Now, the pension systems charged with disbursing their checks have lost tens of billions of dollars in the stock and real estate markets.
As a result, the amount of taxpayer subsidies for these pension plans will have to be increased by billions of dollars in the years ahead, requiring more tax increases and cuts in public services.
The nation's largest public pension fund, the California Public Employees' Retirement System, has recently lost a third of its value, dropping from a high of $253 billion in December 2007 to $181 billion as of June 30.
Even before the historic stock market crash, the annual taxpayer contribution to the fund jumped from $4.2 billion in 2003-04 to $7.2 billion last fiscal year.

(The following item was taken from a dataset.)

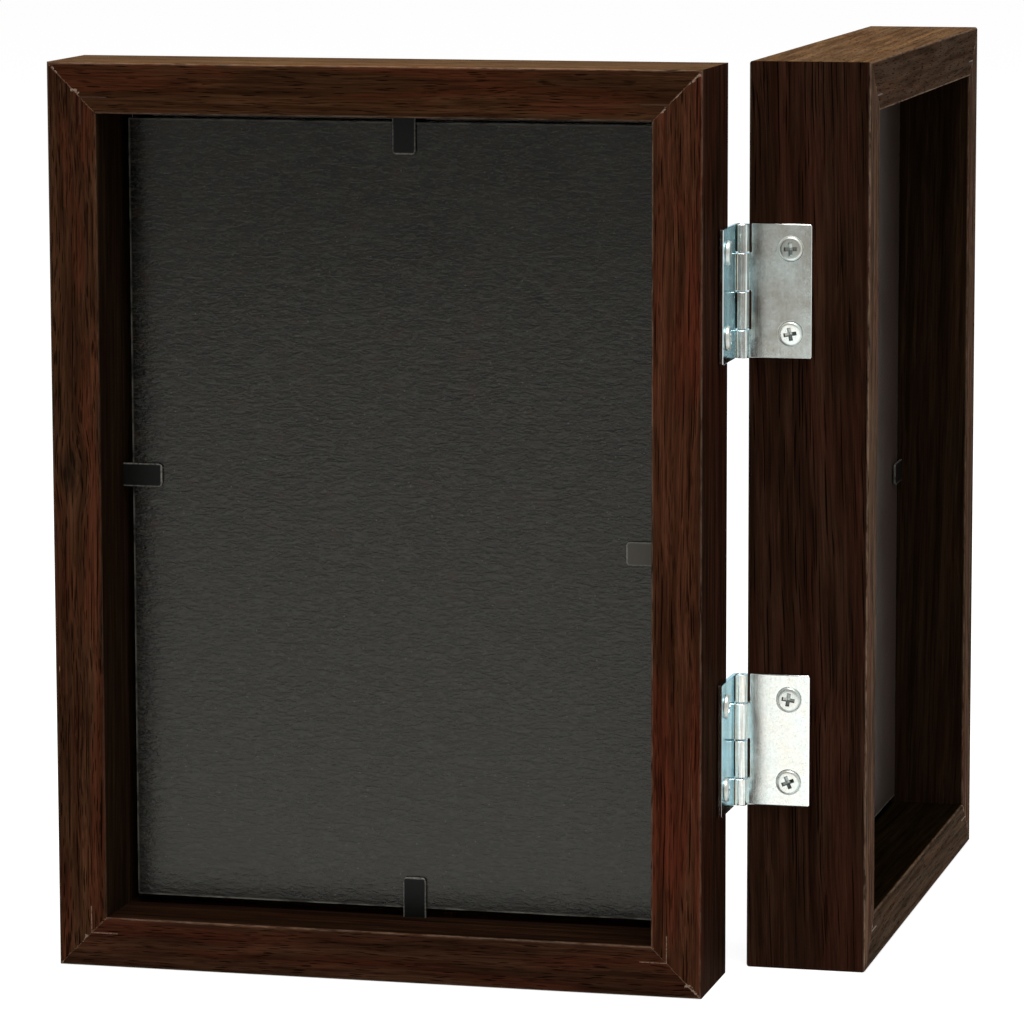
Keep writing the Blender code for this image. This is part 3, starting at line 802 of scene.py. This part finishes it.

Fearing the costs will consume an ever-greater portion of state and local government budgets, CalPERS Chief Actuary Ron Seeling recently described the costs as "unsustainable."
CalPERS spokesman Ed Fong said in response the system is planning to meet with representatives from public employee unions and its 26,000-member government agencies to discuss ways to reduce costs to ensure retirees are paid the amounts owed them.
"There is a recognition by our board that this is an issue that needs attention," Fong said.
Despite failed efforts in recent years to reform the public pension and benefit systems, David Crane, special adviser to the governor for jobs and economic growth, said a growing number of Democrats and Republicans in Sacramento agree steps have to be taken or the snowballing costs will bury their pet projects and programs.
While existing pensions can't be renegotiated, Crane said the governor plans this week to propose several reforms, including less generous pension plans for newly hired workers and increased retirement ages.
"I think the Legislature increasingly understands the nature of this problem," Crane said. "They have been issuing general obligation bonds regularly without voter consent to pay these benefits. But now the programs they care very deeply about are being shut down because we have to pay off these past pension promises."